Waiting in vain for a white knight. There is another and a very fundamental reason why the Government should not keep on waiting for a foreign strategic buyer. For several years now (since 1990), every successive Government has been waiting for him. But, like all one-sided love affairs, the ardent desires of the Government remained unre­quited. There has been no positive response, only false promises at the most. It may take some more time before the Government finally realizes that its pursuit of a for­eign prince charming is in vain.
Why a foreign strategic investor has not been com­ing forth? The reasons are not hard to find out. According to media reports and some other indications, the prospective strategic investors see many negative factors:
a) A proper and comprehensive evaluation of the PTC assets and liabilities is not available.
b) There are huge liabilities in the form of outstanding dues that PTC has been unable to recover from the influential defaulters.
c) The employee unions are strong enough to cause serious problems for the new management.
d) There are far too many employees to run the operations efficiently and eco­nomically.
e) The prospects for profitability are not rosy because the local phone call rates are too low for good profits.

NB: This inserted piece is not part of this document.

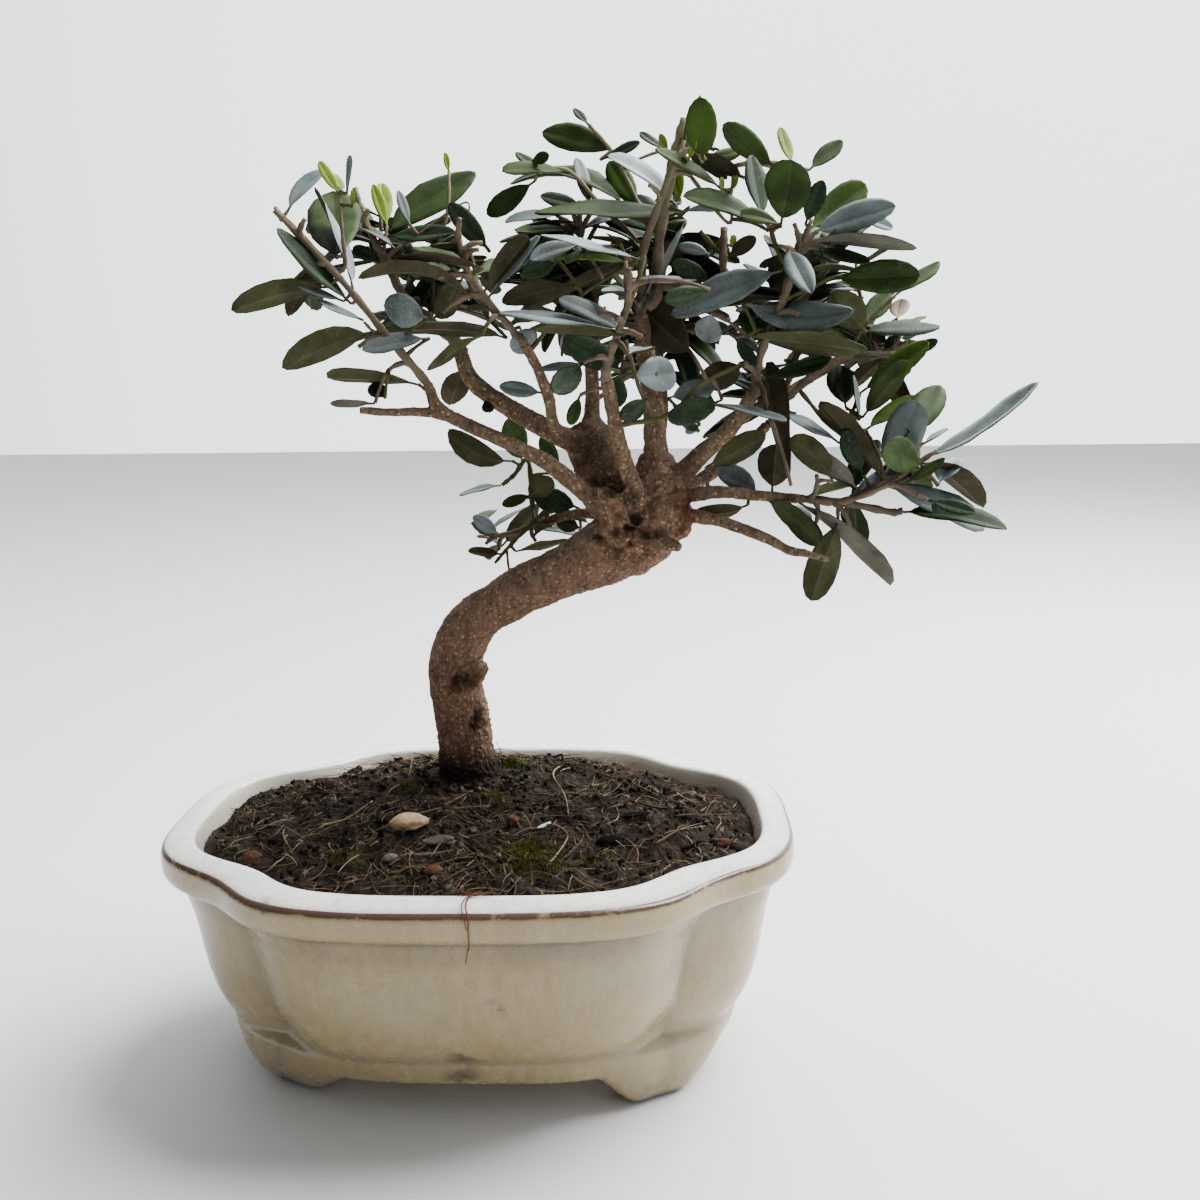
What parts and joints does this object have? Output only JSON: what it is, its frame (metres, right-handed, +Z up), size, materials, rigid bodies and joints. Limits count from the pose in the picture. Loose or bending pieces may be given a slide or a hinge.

f) The earnings from international calls, about half of PTC’s revenue, may soon evaporate due to (a) strong international pressures, especially from the US Fed­eral Communications Commission, to reduce the accounting rates, and (b) the shift­ing of normal phone calls to the Internet despite desperate attempts to prevent it.

The Government may continue to wait for a foreign strategic investor, if it has to, but it can start selling its shares to its own people without wasting any more time. (After all, the foreign buyer will pay, in any case, for not more than 26% of the shares.) Excluding the shares already sold, that will still leave more than half of the total. There is no reason not to start selling them right now.